COLLECTED DATA>
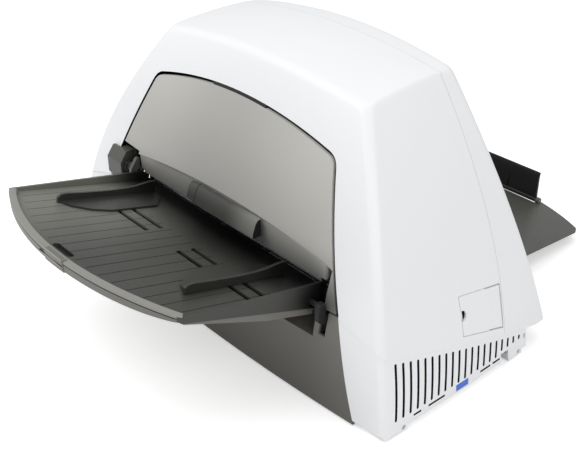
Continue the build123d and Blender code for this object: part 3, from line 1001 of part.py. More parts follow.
with BuildPart() as fan_rotor:
    rod_x((247.4, 258.0), FAN_Y, FAN_Z, 10.0)
    for index in range(7):
        with BuildSketch(Plane.YZ.offset(249.0)):
            with Locations((FAN_Y, FAN_Z)):
                with PolarLocations(17.0, 1, start_angle=index * 360.0 / 7):
                    Rectangle(18.0, 2.2, rotation=18.0)
        extrude(amount=8.0)
    rod_x((247.0, 256.2), FAN_Y, FAN_Z, 2.0 + RUN_GAP, mode=Mode.SUBTRACT)
write(fan_rotor, "fan_rotor")

with BuildPart() as rubber_feet:
    for side in (-1, 1):
        for y in (sum(FRONT_FOOT_Y) / 2, sum(REAR_FOOT_Y) / 2):
            rod_z(side * 271.5, y, (0.0, BASE_FOOT_Z), 7.5)
write(rubber_feet, "rubber_feet")

with BuildPart() as lug_screws:
    for side in (-1, 1):
        for y in LUG_SCREW_Y:
            rod_x(sorted((side * LUG_SCREW_X, side * (side_x(y, LUG_SCREW_Z) - BASE_INSET - 1.0))), y, LUG_SCREW_Z, LUG_SCREW_RADIUS)
write(lug_screws, "lug_screws")

with BuildPart() as power_inlet:
    block(INLET_X, (BASE_REAR_Y - 18.0, BASE_REAR_Y + 0.6), INLET_Z)
    block((INLET_X[0] + 4.0, INLET_X[1] - 4.0), (BASE_REAR_Y - 8.0, BASE_REAR_Y + 2.0), (INLET_Z[0] + 2.0, INLET_Z[1] - 2.0),
          mode=Mode.SUBTRACT)
    for x in (-236.0, -230.0, -224.0):
        block((x - 1.0, x + 1.0), (BASE_REAR_Y - 9.0, BASE_REAR_Y - 1.0), (17.5, 21.5))
write(power_inlet, "power_inlet")

with BuildPart() as data_port:
    block(DATA_X, (BASE_REAR_Y - 14.0, BASE_REAR_Y + 0.6), DATA_Z)
    block((DATA_X[0] + 2.0, DATA_X[1] - 2.0), (BASE_REAR_Y - 6.0, BASE_REAR_Y + 2.0), (DATA_Z[0] + 2.0, DATA_Z[1] - 2.0),
          mode=Mode.SUBTRACT)
write(data_port, "data_port")

with BuildPart() as power_switch:
    rod_x(SWITCH_X, BASE_REAR_Y - 1.5, SWITCH_Z, 5.0)
    rod_x((SWITCH_X[0] - 1.6, SWITCH_X[1] + 1.6), BASE_REAR_Y - 1.5, SWITCH_Z, 0.9)
write(power_switch, "power_switch")

with BuildPart() as door_well:
    block((238.0, 330.0), (-38.5, 17.0), (60.0, 98.0))
    block((240.0, 330.0), (-36.5, 15.0), (62.0, 96.0), mode=Mode.SUBTRACT)
    add(case_body(WALL + 0.4), mode=Mode.INTERSECT)
write(door_well, "door_well")
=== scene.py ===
"""Looks of a sheet-fed document scanner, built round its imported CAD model.

The frame is the CAD model's: metres, the floor at z = 0, -Y the input tray, +Y the output tray, +X the vented side.
"""
from __future__ import annotations

import json
import logging
import math
from dataclasses import dataclass, field
from enum import Enum
from typing import Callable, Sequence

import bmesh
import bpy
import numpy as np
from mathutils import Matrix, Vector

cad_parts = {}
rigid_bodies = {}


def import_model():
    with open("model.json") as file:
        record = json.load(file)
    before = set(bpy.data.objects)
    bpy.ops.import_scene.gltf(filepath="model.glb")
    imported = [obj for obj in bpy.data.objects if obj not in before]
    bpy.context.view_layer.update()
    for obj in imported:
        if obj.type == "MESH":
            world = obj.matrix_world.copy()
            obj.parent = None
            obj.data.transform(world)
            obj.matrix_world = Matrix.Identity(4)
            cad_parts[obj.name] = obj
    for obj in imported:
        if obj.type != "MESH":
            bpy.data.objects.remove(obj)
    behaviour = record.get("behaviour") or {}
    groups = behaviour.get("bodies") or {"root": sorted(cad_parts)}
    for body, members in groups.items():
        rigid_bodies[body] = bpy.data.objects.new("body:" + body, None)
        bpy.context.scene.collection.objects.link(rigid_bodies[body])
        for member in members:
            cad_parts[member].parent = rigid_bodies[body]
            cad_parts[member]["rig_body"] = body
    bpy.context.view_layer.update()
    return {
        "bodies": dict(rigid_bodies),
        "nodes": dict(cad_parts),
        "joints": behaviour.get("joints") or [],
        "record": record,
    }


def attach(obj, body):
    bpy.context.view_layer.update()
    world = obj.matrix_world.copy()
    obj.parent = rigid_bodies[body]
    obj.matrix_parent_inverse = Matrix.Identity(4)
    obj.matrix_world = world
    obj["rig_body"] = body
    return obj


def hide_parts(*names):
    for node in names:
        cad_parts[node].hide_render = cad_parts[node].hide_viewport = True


log = logging.getLogger("scanner")
MM = 0.001


class Socket:
    """A shader value whose operators add Math nodes."""

    def __init__(self, tree: bpy.types.NodeTree, link: bpy.types.NodeSocket) -> None:
        """Wrap one output socket of a node tree."""
        self.tree, self.link = tree, link

    def _math(self, operation: str, first: object, second: object) -> "Socket":
        """Add a Math node on two values, each a Socket or a number."""
        node = self.tree.nodes.new("ShaderNodeMath")
        node.operation = operation
        for place, value in zip(node.inputs, (first, second)):
            if isinstance(value, Socket):
                self.tree.links.new(value.link, place)
            else:
                place.default_value = float(value)
        return Socket(self.tree, node.outputs[0])

    def __add__(self, other: object) -> "Socket":
        """Sum."""
        return self._math("ADD", self, other)

    def __sub__(self, other: object) -> "Socket":
        """Difference."""
        return self._math("SUBTRACT", self, other)

    def __rsub__(self, other: object) -> "Socket":
        """Difference from a number."""
        return self._math("SUBTRACT", other, self)

    def __mul__(self, other: object) -> "Socket":
        """Product."""
        return self._math("MULTIPLY", self, other)

    __radd__ = __add__
    __rmul__ = __mul__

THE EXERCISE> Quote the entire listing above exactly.

RIGHT ANSWER>
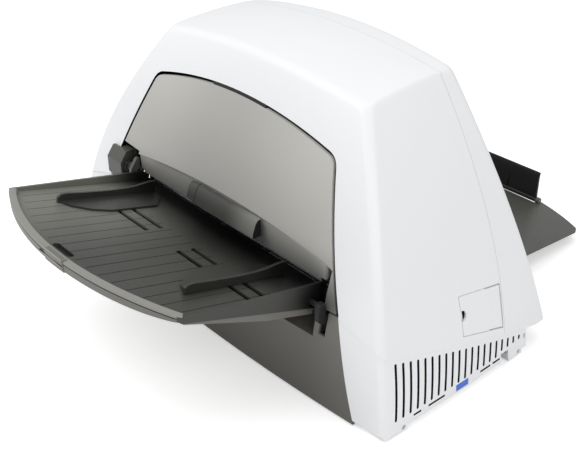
Continue the build123d and Blender code for this object: part 3, from line 1001 of part.py. More parts follow.
with BuildPart() as fan_rotor:
    rod_x((247.4, 258.0), FAN_Y, FAN_Z, 10.0)
    for index in range(7):
        with BuildSketch(Plane.YZ.offset(249.0)):
            with Locations((FAN_Y, FAN_Z)):
                with PolarLocations(17.0, 1, start_angle=index * 360.0 / 7):
                    Rectangle(18.0, 2.2, rotation=18.0)
        extrude(amount=8.0)
    rod_x((247.0, 256.2), FAN_Y, FAN_Z, 2.0 + RUN_GAP, mode=Mode.SUBTRACT)
write(fan_rotor, "fan_rotor")

with BuildPart() as rubber_feet:
    for side in (-1, 1):
        for y in (sum(FRONT_FOOT_Y) / 2, sum(REAR_FOOT_Y) / 2):
            rod_z(side * 271.5, y, (0.0, BASE_FOOT_Z), 7.5)
write(rubber_feet, "rubber_feet")

with BuildPart() as lug_screws:
    for side in (-1, 1):
        for y in LUG_SCREW_Y:
            rod_x(sorted((side * LUG_SCREW_X, side * (side_x(y, LUG_SCREW_Z) - BASE_INSET - 1.0))), y, LUG_SCREW_Z, LUG_SCREW_RADIUS)
write(lug_screws, "lug_screws")

with BuildPart() as power_inlet:
    block(INLET_X, (BASE_REAR_Y - 18.0, BASE_REAR_Y + 0.6), INLET_Z)
    block((INLET_X[0] + 4.0, INLET_X[1] - 4.0), (BASE_REAR_Y - 8.0, BASE_REAR_Y + 2.0), (INLET_Z[0] + 2.0, INLET_Z[1] - 2.0),
          mode=Mode.SUBTRACT)
    for x in (-236.0, -230.0, -224.0):
        block((x - 1.0, x + 1.0), (BASE_REAR_Y - 9.0, BASE_REAR_Y - 1.0), (17.5, 21.5))
write(power_inlet, "power_inlet")

with BuildPart() as data_port:
    block(DATA_X, (BASE_REAR_Y - 14.0, BASE_REAR_Y + 0.6), DATA_Z)
    block((DATA_X[0] + 2.0, DATA_X[1] - 2.0), (BASE_REAR_Y - 6.0, BASE_REAR_Y + 2.0), (DATA_Z[0] + 2.0, DATA_Z[1] - 2.0),
          mode=Mode.SUBTRACT)
write(data_port, "data_port")

with BuildPart() as power_switch:
    rod_x(SWITCH_X, BASE_REAR_Y - 1.5, SWITCH_Z, 5.0)
    rod_x((SWITCH_X[0] - 1.6, SWITCH_X[1] + 1.6), BASE_REAR_Y - 1.5, SWITCH_Z, 0.9)
write(power_switch, "power_switch")

with BuildPart() as door_well:
    block((238.0, 330.0), (-38.5, 17.0), (60.0, 98.0))
    block((240.0, 330.0), (-36.5, 15.0), (62.0, 96.0), mode=Mode.SUBTRACT)
    add(case_body(WALL + 0.4), mode=Mode.INTERSECT)
write(door_well, "door_well")
=== scene.py ===
"""Looks of a sheet-fed document scanner, built round its imported CAD model.

The frame is the CAD model's: metres, the floor at z = 0, -Y the input tray, +Y the output tray, +X the vented side.
"""
from __future__ import annotations

import json
import logging
import math
from dataclasses import dataclass, field
from enum import Enum
from typing import Callable, Sequence

import bmesh
import bpy
import numpy as np
from mathutils import Matrix, Vector

cad_parts = {}
rigid_bodies = {}


def import_model():
    with open("model.json") as file:
        record = json.load(file)
    before = set(bpy.data.objects)
    bpy.ops.import_scene.gltf(filepath="model.glb")
    imported = [obj for obj in bpy.data.objects if obj not in before]
    bpy.context.view_layer.update()
    for obj in imported:
        if obj.type == "MESH":
            world = obj.matrix_world.copy()
            obj.parent = None
            obj.data.transform(world)
            obj.matrix_world = Matrix.Identity(4)
            cad_parts[obj.name] = obj
    for obj in imported:
        if obj.type != "MESH":
            bpy.data.objects.remove(obj)
    behaviour = record.get("behaviour") or {}
    groups = behaviour.get("bodies") or {"root": sorted(cad_parts)}
    for body, members in groups.items():
        rigid_bodies[body] = bpy.data.objects.new("body:" + body, None)
        bpy.context.scene.collection.objects.link(rigid_bodies[body])
        for member in members:
            cad_parts[member].parent = rigid_bodies[body]
            cad_parts[member]["rig_body"] = body
    bpy.context.view_layer.update()
    return {
        "bodies": dict(rigid_bodies),
        "nodes": dict(cad_parts),
        "joints": behaviour.get("joints") or [],
        "record": record,
    }


def attach(obj, body):
    bpy.context.view_layer.update()
    world = obj.matrix_world.copy()
    obj.parent = rigid_bodies[body]
    obj.matrix_parent_inverse = Matrix.Identity(4)
    obj.matrix_world = world
    obj["rig_body"] = body
    return obj


def hide_parts(*names):
    for node in names:
        cad_parts[node].hide_render = cad_parts[node].hide_viewport = True


log = logging.getLogger("scanner")
MM = 0.001


class Socket:
    """A shader value whose operators add Math nodes."""

    def __init__(self, tree: bpy.types.NodeTree, link: bpy.types.NodeSocket) -> None:
        """Wrap one output socket of a node tree."""
        self.tree, self.link = tree, link

    def _math(self, operation: str, first: object, second: object) -> "Socket":
        """Add a Math node on two values, each a Socket or a number."""
        node = self.tree.nodes.new("ShaderNodeMath")
        node.operation = operation
        for place, value in zip(node.inputs, (first, second)):
            if isinstance(value, Socket):
                self.tree.links.new(value.link, place)
            else:
                place.default_value = float(value)
        return Socket(self.tree, node.outputs[0])

    def __add__(self, other: object) -> "Socket":
        """Sum."""
        return self._math("ADD", self, other)

    def __sub__(self, other: object) -> "Socket":
        """Difference."""
        return self._math("SUBTRACT", self, other)

    def __rsub__(self, other: object) -> "Socket":
        """Difference from a number."""
        return self._math("SUBTRACT", other, self)

    def __mul__(self, other: object) -> "Socket":
        """Product."""
        return self._math("MULTIPLY", self, other)

    __radd__ = __add__
    __rmul__ = __mul__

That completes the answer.